§ **THE TASK**
Nothing may be dropped or altered: reproduce all the data.

Modeling code records
— start —

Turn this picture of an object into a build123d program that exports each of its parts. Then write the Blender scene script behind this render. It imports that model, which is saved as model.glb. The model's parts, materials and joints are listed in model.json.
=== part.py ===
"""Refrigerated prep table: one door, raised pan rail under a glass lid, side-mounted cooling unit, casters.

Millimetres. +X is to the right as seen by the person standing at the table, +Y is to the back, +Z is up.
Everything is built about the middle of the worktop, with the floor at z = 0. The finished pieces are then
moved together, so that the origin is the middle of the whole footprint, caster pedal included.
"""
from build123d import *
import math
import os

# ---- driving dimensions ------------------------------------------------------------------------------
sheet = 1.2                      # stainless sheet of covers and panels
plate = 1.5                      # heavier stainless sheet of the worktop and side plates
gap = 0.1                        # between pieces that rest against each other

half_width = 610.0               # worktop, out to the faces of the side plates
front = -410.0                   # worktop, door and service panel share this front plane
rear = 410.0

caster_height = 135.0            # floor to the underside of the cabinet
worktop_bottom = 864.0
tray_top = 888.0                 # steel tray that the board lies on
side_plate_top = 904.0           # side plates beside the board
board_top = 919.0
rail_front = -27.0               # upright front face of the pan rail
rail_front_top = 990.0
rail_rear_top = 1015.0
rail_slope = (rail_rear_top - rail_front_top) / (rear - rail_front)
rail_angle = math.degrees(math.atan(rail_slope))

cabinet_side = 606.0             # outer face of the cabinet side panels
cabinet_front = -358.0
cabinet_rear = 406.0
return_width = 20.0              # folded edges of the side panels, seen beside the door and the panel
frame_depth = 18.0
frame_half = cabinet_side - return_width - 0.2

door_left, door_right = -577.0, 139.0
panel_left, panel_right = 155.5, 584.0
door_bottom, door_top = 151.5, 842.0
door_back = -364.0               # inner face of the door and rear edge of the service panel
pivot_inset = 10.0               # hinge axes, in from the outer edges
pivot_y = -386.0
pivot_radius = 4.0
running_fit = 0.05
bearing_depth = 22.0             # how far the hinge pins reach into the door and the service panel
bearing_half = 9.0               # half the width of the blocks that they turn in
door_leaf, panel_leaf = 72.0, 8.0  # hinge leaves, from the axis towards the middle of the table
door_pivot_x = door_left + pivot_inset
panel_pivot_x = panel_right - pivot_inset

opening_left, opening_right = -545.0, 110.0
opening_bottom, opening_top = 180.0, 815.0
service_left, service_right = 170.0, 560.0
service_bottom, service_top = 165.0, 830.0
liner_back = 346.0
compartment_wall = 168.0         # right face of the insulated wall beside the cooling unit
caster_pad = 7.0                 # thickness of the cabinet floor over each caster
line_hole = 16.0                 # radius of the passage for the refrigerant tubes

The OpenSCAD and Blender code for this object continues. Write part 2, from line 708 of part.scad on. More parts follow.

— end —

§ **RESULT**
Turn this picture of an object into a build123d program that exports each of its parts. Then write the Blender scene script behind this render. It imports that model, which is saved as model.glb. The model's parts, materials and joints are listed in model.json.
=== part.py ===
"""Refrigerated prep table: one door, raised pan rail under a glass lid, side-mounted cooling unit, casters.

Millimetres. +X is to the right as seen by the person standing at the table, +Y is to the back, +Z is up.
Everything is built about the middle of the worktop, with the floor at z = 0. The finished pieces are then
moved together, so that the origin is the middle of the whole footprint, caster pedal included.
"""
from build123d import *
import math
import os

# ---- driving dimensions ------------------------------------------------------------------------------
sheet = 1.2                      # stainless sheet of covers and panels
plate = 1.5                      # heavier stainless sheet of the worktop and side plates
gap = 0.1                        # between pieces that rest against each other

half_width = 610.0               # worktop, out to the faces of the side plates
front = -410.0                   # worktop, door and service panel share this front plane
rear = 410.0

caster_height = 135.0            # floor to the underside of the cabinet
worktop_bottom = 864.0
tray_top = 888.0                 # steel tray that the board lies on
side_plate_top = 904.0           # side plates beside the board
board_top = 919.0
rail_front = -27.0               # upright front face of the pan rail
rail_front_top = 990.0
rail_rear_top = 1015.0
rail_slope = (rail_rear_top - rail_front_top) / (rear - rail_front)
rail_angle = math.degrees(math.atan(rail_slope))

cabinet_side = 606.0             # outer face of the cabinet side panels
cabinet_front = -358.0
cabinet_rear = 406.0
return_width = 20.0              # folded edges of the side panels, seen beside the door and the panel
frame_depth = 18.0
frame_half = cabinet_side - return_width - 0.2

door_left, door_right = -577.0, 139.0
panel_left, panel_right = 155.5, 584.0
door_bottom, door_top = 151.5, 842.0
door_back = -364.0               # inner face of the door and rear edge of the service panel
pivot_inset = 10.0               # hinge axes, in from the outer edges
pivot_y = -386.0
pivot_radius = 4.0
running_fit = 0.05
bearing_depth = 22.0             # how far the hinge pins reach into the door and the service panel
bearing_half = 9.0               # half the width of the blocks that they turn in
door_leaf, panel_leaf = 72.0, 8.0  # hinge leaves, from the axis towards the middle of the table
door_pivot_x = door_left + pivot_inset
panel_pivot_x = panel_right - pivot_inset

opening_left, opening_right = -545.0, 110.0
opening_bottom, opening_top = 180.0, 815.0
service_left, service_right = 170.0, 560.0
service_bottom, service_top = 165.0, 830.0
liner_back = 346.0
compartment_wall = 168.0         # right face of the insulated wall beside the cooling unit
caster_pad = 7.0                 # thickness of the cabinet floor over each caster
line_hole = 16.0                 # radius of the passage for the refrigerant tubes

The OpenSCAD and Blender code for this object continues. Write part 2, from line 708 of part.scad on. More parts follow.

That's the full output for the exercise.